Simple, isn't it. These new frequencies can distort any transmissions covered on those frequencies. However, these new frequencies do not have a lot of power, nor a lot of energy to travel.

HARMONICS

Like mixed frequencies, there is another kind of false radio frequencies. These are called HARMONICS. When a transmitter creates an audio or radio frequency, it also creates multiples of that frequency. For example, if a person transmits on the frequency 155.010 MHz, that transmission can be heard on 310.020 MHz, 465.030 MHz, 620.040 MHz, 775.050 MHz, and so on. If you do a little multiplication, you can see that the frequencies are indeed multiples of the first frequency (155.010 * 2 = 310.020, 155.010 * 3 = 465.030, etc.).

Most scanners have the ability to ignore harmonics, but some can be easily radiated through the filtering process. Harmonics are strongest on the odd multiples (3, 5, 7, 9, etc.).

SIDEBAND RECEPTION

This is a common error for first-time scanner listeners. You're searching through the VHF band when you hear your local fire department transmit on 154.335 MHz. You know for a fact that the fire department only transmits on 154.340 MHz. Then, why are they on this frequency?

The frequency 154.340 MHz, if the story was true, would be considered the CENTER FREQUENCY. Basically, it means the exact frequency which the transmitter transmits on. However, the transmission can occasionally drift into its SIDEBANDS, the frequencies between 0 and .005 above and below the center frequency. In this example, 154.335 would be a sideband of 154.340.

Sidebanded frequencies can be a burden and a blessing at the same time. Imagine your local police transmitted on the frequency 156.030 MHz. Also, your local highway department transmitted on the frequency 156.045 MHz. If the highway department had a very strong transmitter, their transmissions might register on your police channel, even if they are .015 MHz away. This could easily make it impossible to hear your police. But, thanks to the sidebands, you can possibly tune down to 156.025 MHz or 156.020 MHz, where the interference does not exist. It may be harder to hear, but at least you'll be able to hear it at all.

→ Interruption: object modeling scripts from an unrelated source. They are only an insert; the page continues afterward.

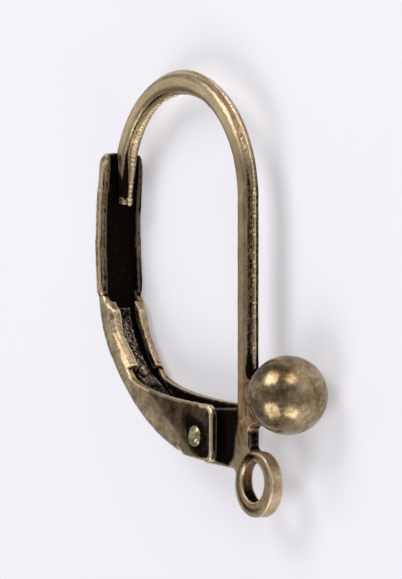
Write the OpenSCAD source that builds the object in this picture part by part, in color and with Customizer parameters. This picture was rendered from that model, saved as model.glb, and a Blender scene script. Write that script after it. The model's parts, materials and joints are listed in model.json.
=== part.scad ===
// Leverback ear wire with a ball, antique brass.
// Drawn in the plane of its hook: +X towards the ball, +Y up the earring, +Z across the wire,
// measured from the centre of the hook's arch. The finished part lies on its far side,
// on the ball and on the lever's back, and lay_down() turns it into that place.

/* [Hook] */
// Radius of the hook's arch in front, to the middle of its wire
arch_r = 4.37; // [4.2:0.01:4.6]
// Radius of the hook's arch behind its top
arch_back_r = 4.22; // [4.1:0.01:4.3]
// Width of the wire in the plane of the hook
wire_w = 0.84; // [0.76:0.01:0.9]
// Thickness of the wire across the hook
wire_t = 0.68; // [0.6:0.01:0.74]
// How far the parting ridge stands out of the wire's edges
ridge_h = 0.03; // [0.01:0.01:0.05]
// Thickness of the parting ridge
ridge_t = 0.16; // [0.1:0.01:0.2]
// Turn of the arch from the front leg to its tip
arch_turn = 160; // [156:1:162]
// Place of the tip behind the arch's centre
tip_x = -4.1; // [-4.14:0.01:-4.05]
// Lowest point of the tip
tip_y = -0.35; // [-0.6:0.01:0]
// Radius of the tip at its end
tip_r = 0.23; // [0.2:0.01:0.3]
// Slope of the cut at the tip
tip_cut = 22; // [0:1:35]

/* [Blade and ring] */
// Thickness of the flattened blade and ring
blade_t = 0.54; // [0.45:0.01:0.6]
// Radius of the round heel about the rivet
heel_r = 1.05; // [0.9:0.01:1.08]
// Height of the blade's top edge where it meets the leg
blade_top_y = -7.86; // [-8:0.01:-7.7]
// Height of the blade's lower edge where it meets the ring
blade_low_y = -10.2; // [-10.3:0.01:-10.1]
// Height at which the leg has melted into the blade
leg_end_y = -9.45; // [-9.6:0.01:-9]
// Place of the ring in front of the arch's centre
ring_x = 5.11; // [5:0.01:5.2]
// Height of the ring's centre
ring_y = -10.75; // [-10.9:0.01:-10.65]
// Outer radius of the ring
ring_r = 1.25; // [1.15:0.01:1.35]
// Radius of the ring's hole
hole_r = 0.8; // [0.6:0.01:0.85]
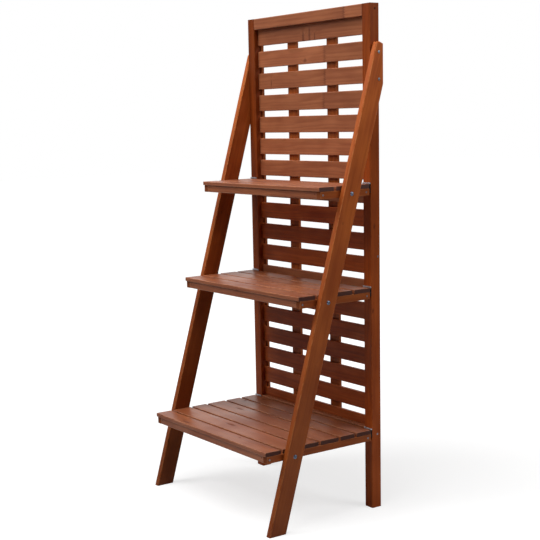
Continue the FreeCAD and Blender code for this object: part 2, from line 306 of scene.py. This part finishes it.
def knotGroup():   # a knot, as a core, its dark rim and the bend it gives to the rings
    inputs = {"Vector": ("Vector", (0, 0, 0)), "Centre": ("Vector", (9, 9, 9)), "Radius": ("Float", 0.006),
              "Stretch": ("Vector", (0.62, 1, 0.35))}
    outputs = {"Core": "Float", "Rim": "Float", "Bend": "Float"}
    group, sheet, given, result = newGroup("knot", inputs, outputs)
    away = sheet.vector("MULTIPLY", sheet.vector("SUBTRACT", given["Vector"], given["Centre"]), given["Stretch"])
    ragged = sheet.noise(given["Vector"], 160, 2).outputs["Fac"]
    reach = sheet.math("DIVIDE", sheet.vector("LENGTH", away), given["Radius"])
    reach = sheet.math("ADD", reach, sheet.math("MULTIPLY_ADD", ragged, 0.7, -0.35))
    sheet.put(result["Core"], sheet.fade(reach, 0.5, 1.15, 1, 0))
    rim = sheet.math("MULTIPLY", sheet.fade(reach, 0.55, 1.0), sheet.fade(reach, 1.0, 1.7, 1, 0))
    sheet.put(result["Rim"], rim)
    sheet.put(result["Bend"], sheet.fade(reach, 0.2, 4.2, 1, 0))
    return group


def grainGroup():   # growth rings, streaks and fibres of a board that runs along X
    inputs = {"Vector": ("Vector", (0, 0, 0)), "Pith": ("Vector", (0, 0.02, 0.05)), "Bend": ("Float", 0),
              "Ring": ("Float", 0.0045), "Wander": ("Float", 0.02)}
    outputs = {"Rings": "Float", "Streaks": "Float", "Fibres": "Float", "Clouds": "Float"}
    group, sheet, given, result = newGroup("grain", inputs, outputs)
    slow = sheet.noise(sheet.vector("MULTIPLY", given["Vector"], (2.6, 5, 5)), 1, 2).outputs["Color"]
    drift = sheet.split(sheet.vector("SUBTRACT", slow, (0.5, 0.5, 0.5)))
    place = sheet.split(sheet.vector("ADD", given["Vector"], given["Pith"]))
    across = sheet.math("MULTIPLY_ADD", drift[1], given["Wander"], place[1])
    across = sheet.math("MULTIPLY_ADD", given["Bend"], woodLook["ringBend"], across)
    through = sheet.math("MULTIPLY_ADD", drift[2], given["Wander"], place[2])
    distance = sheet.vector("LENGTH", sheet.join(0, across, through))
    turns = sheet.math("DIVIDE", distance, given["Ring"])
    rough = sheet.noise(sheet.vector("MULTIPLY", given["Vector"], (14, 160, 160)), 1, 2).outputs["Fac"]
    turns = sheet.math("MULTIPLY_ADD", rough, 0.45, turns)
    share = sheet.math("FRACT", turns)
    late = sheet.math("MULTIPLY", sheet.fade(share, 0.3, 0.86), sheet.fade(share, 0.9, 1.0, 1, 0))
    sheet.put(result["Rings"], late)
    streaks = sheet.noise(sheet.vector("MULTIPLY", given["Vector"], (4, 120, 120)), 1, 3, 0.6).outputs["Fac"]
    sheet.put(result["Streaks"], streaks)
    fibres = sheet.noise(sheet.vector("MULTIPLY", given["Vector"], (34, 1300, 1300)), 1, 3, 0.65).outputs["Fac"]
    sheet.put(result["Fibres"], fibres)
    clouds = sheet.noise(sheet.vector("MULTIPLY", given["Vector"], (7, 14, 14)), 1, 2).outputs["Fac"]
    sheet.put(result["Clouds"], clouds)
    return group


def edgeMaskGroup():   # how near a board's edges and ends a point is
    inputs = {"Vector": ("Vector", (0, 0, 0)), "Half": ("Vector", (0.3, 0.03, 0.01))}
    outputs = {"Edge": "Float", "End": "Float"}
    group, sheet, given, result = newGroup("edgeMasks", inputs, outputs)
    inside = sheet.vector("SUBTRACT", given["Half"], sheet.vector("ABSOLUTE", given["Vector"]))
    x, y, z = sheet.split(inside)
    low = sheet.math("MINIMUM", y, z)
    high = sheet.math("MAXIMUM", y, z)
    middle = sheet.math("MAXIMUM", low, sheet.math("MINIMUM", high, x))
    patchy = sheet.noise(given["Vector"], 55, 3).outputs["Fac"]
    edge = sheet.fade(middle, 0.0012, 0.0032, 1, 0)
    sheet.put(result["Edge"], sheet.math("MULTIPLY", edge, sheet.fade(patchy, 0.32, 0.62)))
    sheet.put(result["End"], sheet.fade(x, 0.0002, 0.0007, 1, 0))
    return group


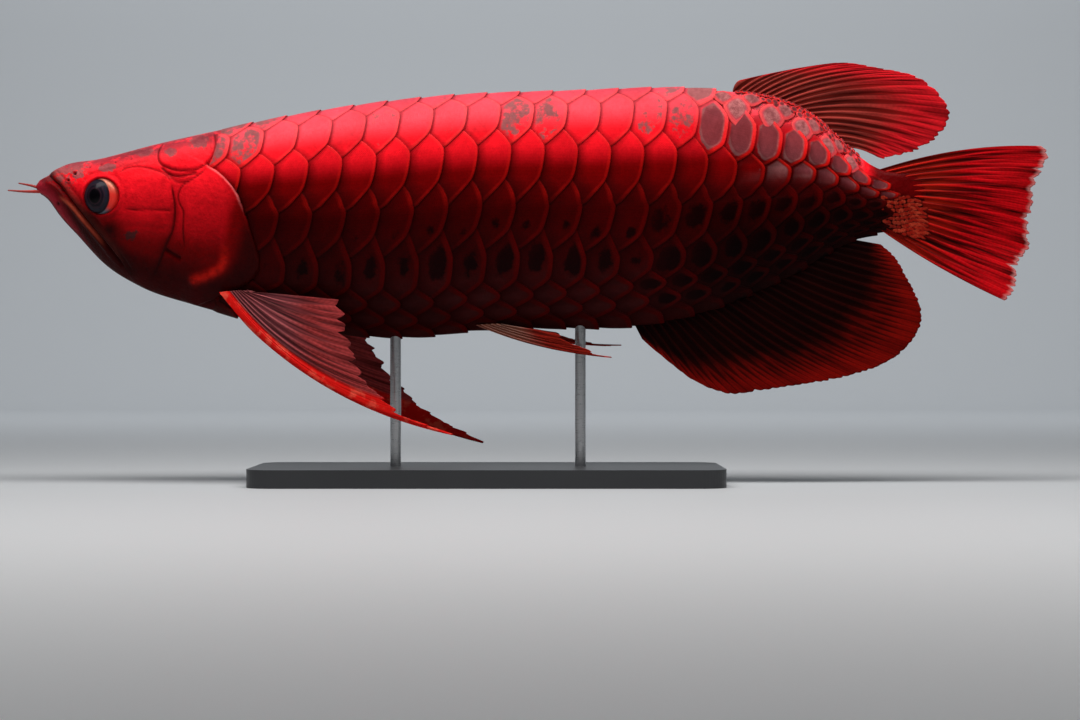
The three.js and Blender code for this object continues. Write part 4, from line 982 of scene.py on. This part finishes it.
def finSurface(plan):
    # grid (across r, along s): each line a bent path from root to tip; half thickness is the membrane's
    # plus a round ridge on every ray and branch; the edge is nicked between the rays
    across, along = plan["grid"]
    r = np.linspace(0, 1, across)[:, None]
    s = np.linspace(0, 1, along)[None, :] ** 0.92
    rays = plan["rays"]
    phase = r * (rays - 1)
    near = np.round(phase)
    off = phase - near
    fork1 = 0.25 * ease(s, plan["fork"][0], plan["fork"][0] + 0.35)
    fork2 = 0.11 * ease(s, plan["fork"][1], plan["fork"][1] + 0.22)
    first = np.abs(np.abs(off) - fork1)
    distance = np.abs(first - fork2)
    edgeOff = np.minimum(first, 0.25) / 0.25
    root, tip = rounded(plan["root"], across), rounded(plan["tip"], 4 * across)
    spread = r[:, 0] ** plan.get("sweep", 1.0) * (4 * across - 1)
    tip = np.stack([np.interp(spread, np.arange(4 * across), tip[:, n]) for n in range(3)], -1)
    if callable(plan.get("line")):
        rootX = np.linspace(*plan["span"], across)
        root = np.stack([rootX, 0 * rootX, plan["line"](rootX)], -1)
    jag = np.interp(phase[:, 0] * 4, np.arange(4 * rays + 2), rng.normal(0, 1, 4 * rays + 2))
    long = np.linalg.norm(tip - root, axis=1)
    cut = (plan["nick"] * ((1 - plan["lobe"]) * np.abs(off[:, 0]) * 2 + plan["lobe"] * edgeOff[:, -1] ** 1.5)
           + plan["fray"] * np.maximum(jag, -0.4))
    reach = 1 - np.clip(cut, -0.8, None) / np.maximum(long, 4 * plan["nick"])
    bow = plan["bow"](r[:, 0])
    middle = (root + tip) / 2 + bow
    t = (s * reach[:, None])[..., None]
    path = (1 - t) ** 2 * root[:, None] + 2 * t * (1 - t) * middle[:, None] + t**2 * tip[:, None]
    if plan.get("wave"):
        path = path + plan["wave"](r, t[..., 0])
    # roots start under the skin
    start = path[:, 1] - path[:, 0]
    start = start / np.maximum(np.linalg.norm(start, axis=1, keepdims=True), 1e-6)
    sink = (1 - np.clip(s[0] / 0.04, 0, 1))[None, :, None] * plan["sink"]
    path = path - start[:, None] * sink
    du = np.gradient(path, axis=0)
    dv = np.gradient(path, axis=1)
    normal = np.cross(du, dv)
    normal /= np.maximum(np.linalg.norm(normal, axis=-1, keepdims=True), 1e-9)
    wide = plan["rayWide"] * (1 + 0.5 * s)
    ridge = np.exp(-(distance / (wide * (1 - 0.45 * ease(s, plan["fork"][0], 1)))) ** 2)
    # the leading ray of a paired fin is one broad stiff band
    lead = plan.get("lead", 0.0)
    leader = lead * (1 - ease(r, 0.21, 0.30)) + 0 * s
    ridge = np.maximum(ridge, leader * (1 - 0.2 * bump(r - 0.19, 0.025)))
    joints = 0.95 + 0.05 * np.cos(2 * np.pi * s * long[:, None] / plan["joint"] + near * 1.7)
    jointed = 1 - (1 - joints) * ease(s, 0.25, 0.5)
    thick = (plan["rootThick"] + (plan["edgeThick"] - plan["rootThick"]) * s) * (1 + 0.35 * leader)
    half = thick * (plan["web"] + (1 - plan["web"]) * ridge * jointed) / 2
    top = path + normal * half[..., None]
    under = path - normal * half[..., None]
    return top, under, {"across": r + 0 * s, "along": s + 0 * r, "ridge": ridge,
                        "joint": ridge * (1 - jointed), "lead": lead * (1 - ease(r, 0.28, 0.40)) + 0 * s}


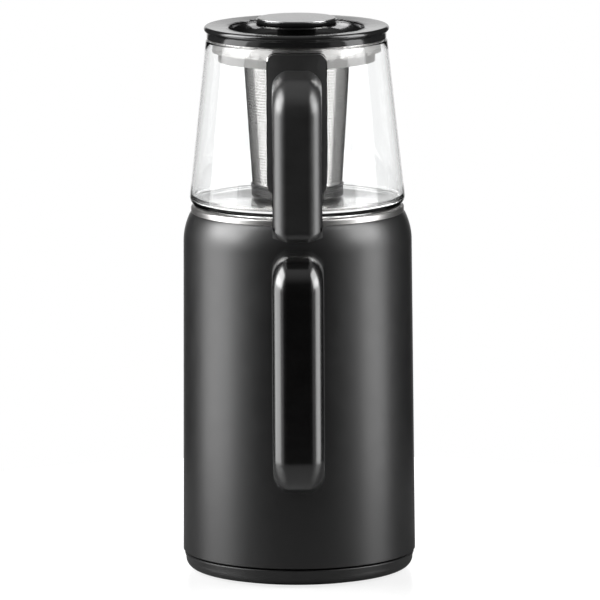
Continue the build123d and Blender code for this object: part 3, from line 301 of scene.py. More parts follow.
def bar(name, outer, inner, width, outer_round, inner_round, segments=8):
    """Moulding with a side outline between an outer and an inner line, rounded along both."""
    outline = [(-width / 2, y, z) for y, z in [*outer, *reversed(inner)]]
    piece = drawn(name, outline, closed=True)
    bpy.ops.mesh.edge_face_add()
    bpy.ops.mesh.extrude_region_move(TRANSFORM_OT_translate={"value": (width, 0, 0)})
    bpy.ops.mesh.select_all(action="SELECT")
    bpy.ops.mesh.normals_make_consistent(inside=False)
    decimals = 5  # of a metre, to which a vertex is found again
    inner_segments = 3
    fullness = 0.42  # of the rounding, a little flatter than a quarter circle
    for line, amount, count in ((outer, outer_round, segments), (inner, inner_round, inner_segments)):
        places = {(round(y, decimals), round(z, decimals)) for y, z in line}
        for side in (-1, 1):
            select_edges(
                piece,
                lambda co: co.x * side > width / 2 - WELD
                and (round(co.y, decimals), round(co.z, decimals)) in places,
            )
            bpy.ops.mesh.bevel(offset=amount, segments=count, profile=fullness, clamp_overlap=False)
    only(piece)
    return piece


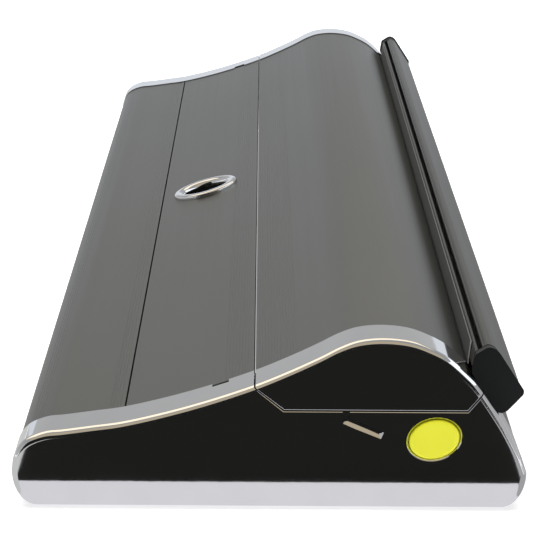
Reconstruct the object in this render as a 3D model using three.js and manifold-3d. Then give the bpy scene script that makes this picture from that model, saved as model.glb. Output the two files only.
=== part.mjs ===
// A cassette roll-up banner stand, closed: a wide base of aluminium profiles with chromed end caps, a
// lift-out cassette that holds the rolled graphic, and the top rail docked on the base's front slope.
// Millimetres, +Z up. +X runs along the stand, -Y is the front, the origin is on the floor under the middle.
import * as THREE from "three";
import { mergeVertices } from "three/addons/utils/BufferGeometryUtils.js";
import Module from "manifold-3d";

const wasm = await Module();
wasm.setup();

// Overall sizes
const graphicWidth = 850;
const graphicLength = 2100;
const graphicThickness = 0.3;
const baseDepth = 241;
const endCapDepth = 25.5;
const wall = 2;
const capWall = 3;
const capProud = 0.6; // the end caps stand this far outside the profiles
const capBottom = 1; // height of the end caps' underside
const footHeight = 3;
const fitGap = 0.3; // between pieces that touch
const slideGap = 0.5; // between pieces that slide past each other
const seamGap = 0.8; // the lines between the profiles

// Roller and cassette
const rollerTubeRadius = 19;
const rollerTubeWall = 1.5;
const spindleRadius = 4;
const rollEndGap = 2;
const rollerPlate = 3;
const trayHeight = 11; // the tray's underside above the footing
const trayUnderRoll = 4;
const hoodOverRoll = 13.8;

// Pole and its socket
const poleRadius = 13.75;
const poleWall = 1.3;
const poleLength = 820;
const socketWall = 2.75;
const socketCollarWidth = 6.7;
const socketCollarHeight = 3;
const socketFromSeam = 28;

// Top rail
const railHeight = 28.9;
const railThickness = 14.2;
const railWall = 1.5;
const railEndCap = 8;
const railPastBase = 10; // the rail's profile runs this far past the base's profiles

// Release buttons and latches
const buttonLength = 23.8;
const buttonWidth = 18.6;
const buttonTilt = THREE.MathUtils.degToRad(-15);
const buttonProud = 1;
const latchPinRadius = 1.5;
const latchWidth = 8;

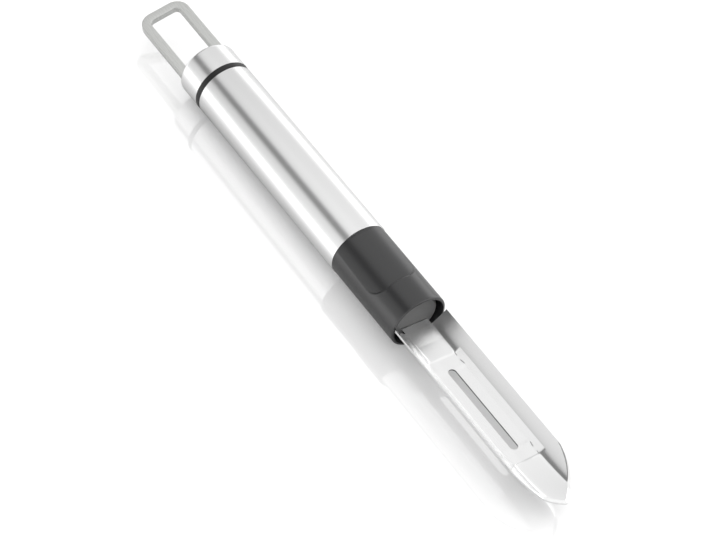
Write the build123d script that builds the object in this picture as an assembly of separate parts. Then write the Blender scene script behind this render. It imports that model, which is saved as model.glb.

Some new scanners have the ability to zero in directly on the center frequency when searching. These scanners cost a little more than other scanners. The best thing to do if you do not own that kind is to collect information on where frequencies are located to determine whether you have found a sideband or not.

BIRDIES

Radio signals created within your scanner are called BIRDIES. Every scanner has them. Birdies are signals that have no sound, yet stop a scanner on its search mode anyway.

Birdies can easily be found within a scanner. First, disconnect all antennas and move the unit to a place far from other elctronic equipment. Then, run a search, scanning every frequency your scanner can tune to. When it stops and indicates it has found a transmission, you have located a birdie. Most scanners come with four or five of them.

WHY SCANNING?

Try to imagine the first time you became interested in radio scanning. What sparked the interest? Did you see something on TV? Did you know someone who owned a scanner? Well, you came to this site for some reason, and chances are it has something to do with scanning.

Most people do not see any purpose in listening to a scanner. They do not understand what is really going on. They may ask you, "Why do you listen to that radio-thing?" An easy response would be, "Why do you watch TV?" Listening to a scanner and watching TV can be considered almost the same. Local TV news channels deliver news that has alreay happened. Scanners, on the other hand, can tune you in to the action as it unfolds. If news isn't your thing to hear, you can listen in to aircraft or trains as they travel through your area, almost like watching your favorite TV show.

Scanners provide you with the best first-hand link at what is happening throughout your city or village. If you ever plan to work with radios as a career, such as an air traffic controller or a police dispatcher, you can hear what is involved almost any minute of the day.